**Prompt:** Reproduce the span that opens at the line containing "# Knot, with" and closes at the line containing "in imported if", both lines included, without alteration and without any other line.

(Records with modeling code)
==*==

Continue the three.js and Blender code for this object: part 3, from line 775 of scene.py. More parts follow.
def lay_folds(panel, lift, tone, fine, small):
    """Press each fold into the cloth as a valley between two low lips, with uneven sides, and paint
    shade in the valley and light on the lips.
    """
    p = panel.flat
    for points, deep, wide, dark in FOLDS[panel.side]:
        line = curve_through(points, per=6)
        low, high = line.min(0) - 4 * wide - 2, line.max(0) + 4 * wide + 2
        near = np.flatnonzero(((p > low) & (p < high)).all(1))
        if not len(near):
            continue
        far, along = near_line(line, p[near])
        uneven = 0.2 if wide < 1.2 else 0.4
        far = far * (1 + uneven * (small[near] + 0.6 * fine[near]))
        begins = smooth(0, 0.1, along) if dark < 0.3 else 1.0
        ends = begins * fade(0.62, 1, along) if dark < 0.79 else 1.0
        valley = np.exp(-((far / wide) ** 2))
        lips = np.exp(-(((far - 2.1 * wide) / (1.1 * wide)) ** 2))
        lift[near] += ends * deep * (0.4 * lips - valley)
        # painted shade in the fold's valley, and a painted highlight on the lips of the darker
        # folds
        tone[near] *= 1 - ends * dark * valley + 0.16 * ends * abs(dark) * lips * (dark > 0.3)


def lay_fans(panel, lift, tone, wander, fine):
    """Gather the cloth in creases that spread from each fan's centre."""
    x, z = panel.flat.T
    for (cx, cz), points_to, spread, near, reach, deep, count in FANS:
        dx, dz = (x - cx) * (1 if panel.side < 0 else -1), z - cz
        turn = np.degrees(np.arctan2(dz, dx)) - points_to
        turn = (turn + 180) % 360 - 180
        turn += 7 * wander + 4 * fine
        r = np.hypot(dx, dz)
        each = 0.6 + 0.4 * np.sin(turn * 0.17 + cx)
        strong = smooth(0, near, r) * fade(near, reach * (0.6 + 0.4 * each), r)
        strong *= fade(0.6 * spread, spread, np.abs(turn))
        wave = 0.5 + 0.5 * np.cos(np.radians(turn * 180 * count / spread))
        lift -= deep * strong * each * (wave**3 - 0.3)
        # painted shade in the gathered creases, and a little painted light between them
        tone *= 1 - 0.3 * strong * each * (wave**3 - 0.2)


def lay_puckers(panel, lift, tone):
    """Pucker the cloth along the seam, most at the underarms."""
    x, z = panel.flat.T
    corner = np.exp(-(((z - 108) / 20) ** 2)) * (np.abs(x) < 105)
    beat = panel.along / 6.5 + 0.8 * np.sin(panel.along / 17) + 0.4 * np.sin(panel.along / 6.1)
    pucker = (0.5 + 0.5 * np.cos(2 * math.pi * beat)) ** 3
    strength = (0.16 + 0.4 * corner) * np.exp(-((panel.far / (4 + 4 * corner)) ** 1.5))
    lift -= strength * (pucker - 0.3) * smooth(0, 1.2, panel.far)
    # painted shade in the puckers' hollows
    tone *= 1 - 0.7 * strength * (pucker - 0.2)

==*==

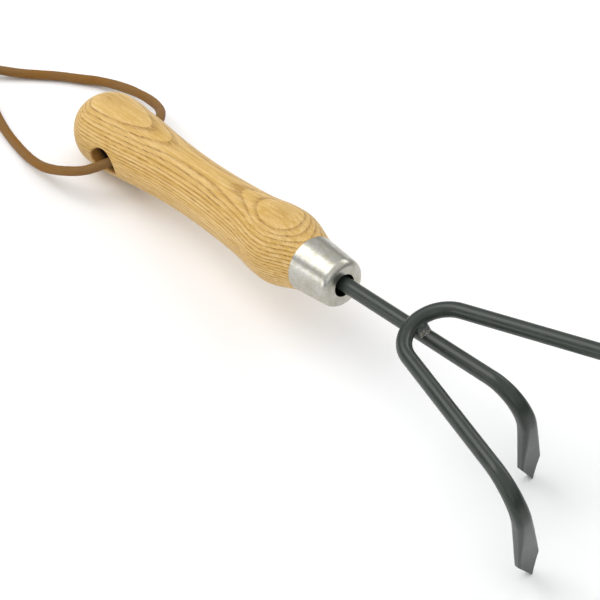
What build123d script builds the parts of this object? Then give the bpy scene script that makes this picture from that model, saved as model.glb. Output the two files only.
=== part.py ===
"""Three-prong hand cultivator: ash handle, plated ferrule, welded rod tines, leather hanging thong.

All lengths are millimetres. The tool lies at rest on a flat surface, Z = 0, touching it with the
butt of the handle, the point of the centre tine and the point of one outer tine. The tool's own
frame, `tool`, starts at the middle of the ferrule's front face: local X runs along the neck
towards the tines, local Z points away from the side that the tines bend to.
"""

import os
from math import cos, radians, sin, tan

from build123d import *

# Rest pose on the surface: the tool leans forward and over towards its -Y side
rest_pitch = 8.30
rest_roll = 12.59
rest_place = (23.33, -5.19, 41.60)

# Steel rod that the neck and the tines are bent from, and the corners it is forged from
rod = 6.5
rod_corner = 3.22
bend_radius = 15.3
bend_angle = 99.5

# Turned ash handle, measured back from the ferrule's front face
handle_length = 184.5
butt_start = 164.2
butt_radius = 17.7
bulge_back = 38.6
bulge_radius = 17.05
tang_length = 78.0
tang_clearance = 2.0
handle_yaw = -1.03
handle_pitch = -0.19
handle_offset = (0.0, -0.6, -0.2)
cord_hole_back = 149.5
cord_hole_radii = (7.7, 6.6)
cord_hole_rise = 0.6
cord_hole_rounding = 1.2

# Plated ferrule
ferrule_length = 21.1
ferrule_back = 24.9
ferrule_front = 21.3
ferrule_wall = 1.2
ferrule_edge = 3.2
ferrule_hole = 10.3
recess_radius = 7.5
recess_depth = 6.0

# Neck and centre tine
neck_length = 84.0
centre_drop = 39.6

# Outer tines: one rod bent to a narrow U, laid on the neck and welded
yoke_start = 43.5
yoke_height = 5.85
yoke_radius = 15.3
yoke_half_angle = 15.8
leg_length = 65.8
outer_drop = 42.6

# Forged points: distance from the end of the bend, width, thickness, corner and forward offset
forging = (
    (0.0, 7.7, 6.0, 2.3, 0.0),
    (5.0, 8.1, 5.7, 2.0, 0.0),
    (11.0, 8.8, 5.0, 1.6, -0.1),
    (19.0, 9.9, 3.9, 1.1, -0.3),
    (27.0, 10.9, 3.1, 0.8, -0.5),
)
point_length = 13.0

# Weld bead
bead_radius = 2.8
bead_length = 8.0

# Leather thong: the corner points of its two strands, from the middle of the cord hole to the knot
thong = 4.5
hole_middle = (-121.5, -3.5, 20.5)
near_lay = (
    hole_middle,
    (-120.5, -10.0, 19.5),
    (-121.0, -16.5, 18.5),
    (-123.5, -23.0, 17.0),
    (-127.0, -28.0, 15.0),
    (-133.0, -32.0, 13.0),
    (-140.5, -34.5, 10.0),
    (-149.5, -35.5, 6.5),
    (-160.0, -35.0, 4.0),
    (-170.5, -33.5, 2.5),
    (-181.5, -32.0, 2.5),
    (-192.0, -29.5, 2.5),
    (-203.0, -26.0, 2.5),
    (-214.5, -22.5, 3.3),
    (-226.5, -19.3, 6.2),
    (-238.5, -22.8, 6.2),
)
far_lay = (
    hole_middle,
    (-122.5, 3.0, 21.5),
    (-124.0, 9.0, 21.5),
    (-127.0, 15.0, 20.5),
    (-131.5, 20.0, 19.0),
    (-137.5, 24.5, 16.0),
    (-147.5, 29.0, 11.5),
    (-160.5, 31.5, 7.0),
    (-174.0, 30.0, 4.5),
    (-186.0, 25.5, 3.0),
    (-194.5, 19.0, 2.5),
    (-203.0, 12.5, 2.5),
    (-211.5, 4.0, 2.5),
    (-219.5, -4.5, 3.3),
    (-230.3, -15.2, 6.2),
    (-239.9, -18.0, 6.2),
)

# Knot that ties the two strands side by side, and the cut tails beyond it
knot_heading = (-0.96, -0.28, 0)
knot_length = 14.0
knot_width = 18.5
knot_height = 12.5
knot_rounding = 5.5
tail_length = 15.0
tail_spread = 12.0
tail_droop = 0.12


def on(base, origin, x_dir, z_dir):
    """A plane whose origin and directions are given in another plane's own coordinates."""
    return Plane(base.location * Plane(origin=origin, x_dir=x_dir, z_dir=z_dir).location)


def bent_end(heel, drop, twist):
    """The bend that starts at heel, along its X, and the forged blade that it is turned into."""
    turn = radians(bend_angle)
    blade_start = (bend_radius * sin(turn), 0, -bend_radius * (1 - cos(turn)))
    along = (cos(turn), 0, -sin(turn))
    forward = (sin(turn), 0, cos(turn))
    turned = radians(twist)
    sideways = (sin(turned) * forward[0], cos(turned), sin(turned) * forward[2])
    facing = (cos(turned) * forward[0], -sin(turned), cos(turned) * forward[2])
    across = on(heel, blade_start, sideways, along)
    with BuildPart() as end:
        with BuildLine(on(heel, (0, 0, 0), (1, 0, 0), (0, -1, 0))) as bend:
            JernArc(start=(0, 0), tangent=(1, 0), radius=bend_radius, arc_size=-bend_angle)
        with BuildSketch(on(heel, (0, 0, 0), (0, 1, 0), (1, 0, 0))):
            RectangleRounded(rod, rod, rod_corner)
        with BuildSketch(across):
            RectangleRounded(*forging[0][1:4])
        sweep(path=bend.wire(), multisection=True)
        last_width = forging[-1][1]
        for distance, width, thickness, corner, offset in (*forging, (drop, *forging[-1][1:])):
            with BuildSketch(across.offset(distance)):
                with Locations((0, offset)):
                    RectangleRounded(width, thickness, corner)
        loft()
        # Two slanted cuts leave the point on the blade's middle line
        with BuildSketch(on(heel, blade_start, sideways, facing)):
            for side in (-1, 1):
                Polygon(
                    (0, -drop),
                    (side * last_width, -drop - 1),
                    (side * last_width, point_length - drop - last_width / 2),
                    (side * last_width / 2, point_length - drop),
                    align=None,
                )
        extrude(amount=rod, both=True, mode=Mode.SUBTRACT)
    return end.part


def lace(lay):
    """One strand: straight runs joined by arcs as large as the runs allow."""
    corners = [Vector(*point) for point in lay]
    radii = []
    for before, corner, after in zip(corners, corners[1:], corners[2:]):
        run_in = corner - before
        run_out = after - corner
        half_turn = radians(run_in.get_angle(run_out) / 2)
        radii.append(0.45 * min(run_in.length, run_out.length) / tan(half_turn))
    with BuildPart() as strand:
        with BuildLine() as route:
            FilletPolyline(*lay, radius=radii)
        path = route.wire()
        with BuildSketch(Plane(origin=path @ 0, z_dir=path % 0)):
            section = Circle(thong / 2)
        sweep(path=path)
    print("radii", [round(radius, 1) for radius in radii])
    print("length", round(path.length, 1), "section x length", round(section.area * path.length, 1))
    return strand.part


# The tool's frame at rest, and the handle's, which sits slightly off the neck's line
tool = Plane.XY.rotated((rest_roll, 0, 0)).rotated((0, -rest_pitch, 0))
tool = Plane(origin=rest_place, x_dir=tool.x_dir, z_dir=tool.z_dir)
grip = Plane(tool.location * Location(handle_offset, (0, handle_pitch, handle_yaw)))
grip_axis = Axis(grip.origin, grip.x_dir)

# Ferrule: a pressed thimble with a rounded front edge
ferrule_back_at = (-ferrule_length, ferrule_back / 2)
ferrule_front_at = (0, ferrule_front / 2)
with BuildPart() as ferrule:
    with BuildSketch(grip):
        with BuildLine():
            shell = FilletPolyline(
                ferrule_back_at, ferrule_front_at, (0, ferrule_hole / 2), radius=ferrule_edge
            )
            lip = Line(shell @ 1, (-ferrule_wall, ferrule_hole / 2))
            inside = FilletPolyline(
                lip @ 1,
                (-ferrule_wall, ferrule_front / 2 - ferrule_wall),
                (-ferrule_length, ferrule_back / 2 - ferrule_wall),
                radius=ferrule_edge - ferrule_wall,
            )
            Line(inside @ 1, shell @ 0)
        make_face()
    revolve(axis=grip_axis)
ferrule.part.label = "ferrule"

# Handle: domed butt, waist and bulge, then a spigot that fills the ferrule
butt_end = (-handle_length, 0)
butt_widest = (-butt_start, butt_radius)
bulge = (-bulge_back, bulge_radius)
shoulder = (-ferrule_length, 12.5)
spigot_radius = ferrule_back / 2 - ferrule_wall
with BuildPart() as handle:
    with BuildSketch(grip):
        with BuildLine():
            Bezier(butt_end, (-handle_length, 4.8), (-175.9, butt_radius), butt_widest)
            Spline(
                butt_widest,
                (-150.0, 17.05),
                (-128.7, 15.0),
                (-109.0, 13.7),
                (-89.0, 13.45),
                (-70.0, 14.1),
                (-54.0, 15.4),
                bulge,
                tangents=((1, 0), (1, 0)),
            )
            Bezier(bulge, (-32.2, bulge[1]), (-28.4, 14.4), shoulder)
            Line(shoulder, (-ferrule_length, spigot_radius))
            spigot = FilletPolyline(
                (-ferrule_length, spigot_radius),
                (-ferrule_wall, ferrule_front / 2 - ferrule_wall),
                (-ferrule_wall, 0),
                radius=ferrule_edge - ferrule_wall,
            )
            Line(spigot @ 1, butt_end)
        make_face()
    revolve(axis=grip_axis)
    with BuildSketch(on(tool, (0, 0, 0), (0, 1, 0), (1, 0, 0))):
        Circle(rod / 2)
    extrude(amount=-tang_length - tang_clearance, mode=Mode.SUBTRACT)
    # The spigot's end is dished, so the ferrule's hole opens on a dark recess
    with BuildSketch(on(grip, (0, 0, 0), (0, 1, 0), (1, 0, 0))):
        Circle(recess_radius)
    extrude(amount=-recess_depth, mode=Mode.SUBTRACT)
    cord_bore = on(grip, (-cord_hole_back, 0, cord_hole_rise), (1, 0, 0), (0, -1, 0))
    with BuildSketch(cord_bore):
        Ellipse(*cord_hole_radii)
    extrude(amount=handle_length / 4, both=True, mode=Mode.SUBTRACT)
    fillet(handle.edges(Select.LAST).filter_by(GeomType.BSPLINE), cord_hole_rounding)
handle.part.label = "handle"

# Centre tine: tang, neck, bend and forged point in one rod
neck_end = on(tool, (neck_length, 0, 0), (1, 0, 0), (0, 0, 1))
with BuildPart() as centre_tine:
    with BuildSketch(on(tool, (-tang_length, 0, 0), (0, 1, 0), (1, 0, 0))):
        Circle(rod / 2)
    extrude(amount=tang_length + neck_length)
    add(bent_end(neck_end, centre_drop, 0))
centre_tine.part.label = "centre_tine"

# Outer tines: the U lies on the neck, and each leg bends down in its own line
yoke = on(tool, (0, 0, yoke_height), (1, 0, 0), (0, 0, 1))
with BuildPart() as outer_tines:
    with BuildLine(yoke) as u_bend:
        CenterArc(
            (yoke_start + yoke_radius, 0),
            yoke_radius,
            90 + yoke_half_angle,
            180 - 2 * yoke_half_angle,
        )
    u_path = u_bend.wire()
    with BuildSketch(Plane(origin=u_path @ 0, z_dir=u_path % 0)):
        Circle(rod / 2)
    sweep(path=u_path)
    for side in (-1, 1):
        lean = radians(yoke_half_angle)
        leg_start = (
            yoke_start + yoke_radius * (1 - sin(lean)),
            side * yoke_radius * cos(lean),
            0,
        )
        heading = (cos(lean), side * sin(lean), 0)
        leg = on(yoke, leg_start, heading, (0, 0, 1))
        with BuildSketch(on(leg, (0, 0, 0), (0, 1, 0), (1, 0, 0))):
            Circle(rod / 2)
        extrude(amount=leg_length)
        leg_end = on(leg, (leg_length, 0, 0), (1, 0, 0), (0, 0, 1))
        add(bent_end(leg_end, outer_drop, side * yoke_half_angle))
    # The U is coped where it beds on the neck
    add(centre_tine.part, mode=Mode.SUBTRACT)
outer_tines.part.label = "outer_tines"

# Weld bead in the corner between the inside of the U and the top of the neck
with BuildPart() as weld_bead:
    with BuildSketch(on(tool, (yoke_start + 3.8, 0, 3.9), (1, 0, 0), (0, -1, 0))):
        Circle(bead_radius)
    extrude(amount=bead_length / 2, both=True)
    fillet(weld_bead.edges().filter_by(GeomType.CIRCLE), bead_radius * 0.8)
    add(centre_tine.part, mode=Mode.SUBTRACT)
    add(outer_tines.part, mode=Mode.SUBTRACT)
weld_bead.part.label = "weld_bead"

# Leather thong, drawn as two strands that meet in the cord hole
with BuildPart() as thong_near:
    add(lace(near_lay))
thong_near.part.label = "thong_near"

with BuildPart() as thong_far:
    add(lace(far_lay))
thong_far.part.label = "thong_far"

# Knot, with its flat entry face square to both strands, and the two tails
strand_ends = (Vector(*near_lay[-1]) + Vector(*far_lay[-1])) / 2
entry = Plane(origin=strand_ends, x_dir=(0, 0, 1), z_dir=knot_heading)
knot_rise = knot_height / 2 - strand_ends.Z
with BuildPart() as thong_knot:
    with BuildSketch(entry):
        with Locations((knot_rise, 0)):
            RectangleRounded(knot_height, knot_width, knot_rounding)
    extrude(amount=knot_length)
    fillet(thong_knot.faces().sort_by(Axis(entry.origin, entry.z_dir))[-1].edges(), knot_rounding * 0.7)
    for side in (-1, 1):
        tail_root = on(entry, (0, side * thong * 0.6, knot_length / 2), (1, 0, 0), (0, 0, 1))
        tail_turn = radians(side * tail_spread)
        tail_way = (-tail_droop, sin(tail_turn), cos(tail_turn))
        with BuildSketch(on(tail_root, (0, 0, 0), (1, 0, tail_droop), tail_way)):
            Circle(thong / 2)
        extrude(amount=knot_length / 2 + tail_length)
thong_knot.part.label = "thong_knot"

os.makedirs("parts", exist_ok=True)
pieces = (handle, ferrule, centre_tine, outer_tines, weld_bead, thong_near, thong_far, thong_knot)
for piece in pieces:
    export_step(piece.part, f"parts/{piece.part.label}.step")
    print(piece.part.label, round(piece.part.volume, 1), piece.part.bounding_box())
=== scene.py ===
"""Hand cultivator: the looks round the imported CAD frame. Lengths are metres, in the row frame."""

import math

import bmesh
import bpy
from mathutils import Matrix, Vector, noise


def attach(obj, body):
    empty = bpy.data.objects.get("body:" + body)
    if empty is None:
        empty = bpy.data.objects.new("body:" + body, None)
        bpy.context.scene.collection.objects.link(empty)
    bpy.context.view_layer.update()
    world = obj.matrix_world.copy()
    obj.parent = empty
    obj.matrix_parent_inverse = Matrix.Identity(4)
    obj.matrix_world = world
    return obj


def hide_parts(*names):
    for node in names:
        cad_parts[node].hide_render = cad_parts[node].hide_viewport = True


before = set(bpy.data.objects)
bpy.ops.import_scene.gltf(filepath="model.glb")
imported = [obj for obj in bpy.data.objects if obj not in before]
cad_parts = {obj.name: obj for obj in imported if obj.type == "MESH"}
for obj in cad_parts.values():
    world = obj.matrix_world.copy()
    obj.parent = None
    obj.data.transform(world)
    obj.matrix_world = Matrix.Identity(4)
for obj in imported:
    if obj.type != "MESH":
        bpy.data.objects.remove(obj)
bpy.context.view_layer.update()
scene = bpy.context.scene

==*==

**Solution for this exercise:**
# Knot, with its flat entry face square to both strands, and the two tails
strand_ends = (Vector(*near_lay[-1]) + Vector(*far_lay[-1])) / 2
entry = Plane(origin=strand_ends, x_dir=(0, 0, 1), z_dir=knot_heading)
knot_rise = knot_height / 2 - strand_ends.Z
with BuildPart() as thong_knot:
    with BuildSketch(entry):
        with Locations((knot_rise, 0)):
            RectangleRounded(knot_height, knot_width, knot_rounding)
    extrude(amount=knot_length)
    fillet(thong_knot.faces().sort_by(Axis(entry.origin, entry.z_dir))[-1].edges(), knot_rounding * 0.7)
    for side in (-1, 1):
        tail_root = on(entry, (0, side * thong * 0.6, knot_length / 2), (1, 0, 0), (0, 0, 1))
        tail_turn = radians(side * tail_spread)
        tail_way = (-tail_droop, sin(tail_turn), cos(tail_turn))
        with BuildSketch(on(tail_root, (0, 0, 0), (1, 0, tail_droop), tail_way)):
            Circle(thong / 2)
        extrude(amount=knot_length / 2 + tail_length)
thong_knot.part.label = "thong_knot"

os.makedirs("parts", exist_ok=True)
pieces = (handle, ferrule, centre_tine, outer_tines, weld_bead, thong_near, thong_far, thong_knot)
for piece in pieces:
    export_step(piece.part, f"parts/{piece.part.label}.step")
    print(piece.part.label, round(piece.part.volume, 1), piece.part.bounding_box())
=== scene.py ===
"""Hand cultivator: the looks round the imported CAD frame. Lengths are metres, in the row frame."""

import math

import bmesh
import bpy
from mathutils import Matrix, Vector, noise


def attach(obj, body):
    empty = bpy.data.objects.get("body:" + body)
    if empty is None:
        empty = bpy.data.objects.new("body:" + body, None)
        bpy.context.scene.collection.objects.link(empty)
    bpy.context.view_layer.update()
    world = obj.matrix_world.copy()
    obj.parent = empty
    obj.matrix_parent_inverse = Matrix.Identity(4)
    obj.matrix_world = world
    return obj


def hide_parts(*names):
    for node in names:
        cad_parts[node].hide_render = cad_parts[node].hide_viewport = True


before = set(bpy.data.objects)
bpy.ops.import_scene.gltf(filepath="model.glb")
imported = [obj for obj in bpy.data.objects if obj not in before]
cad_parts = {obj.name: obj for obj in imported if obj.type == "MESH"}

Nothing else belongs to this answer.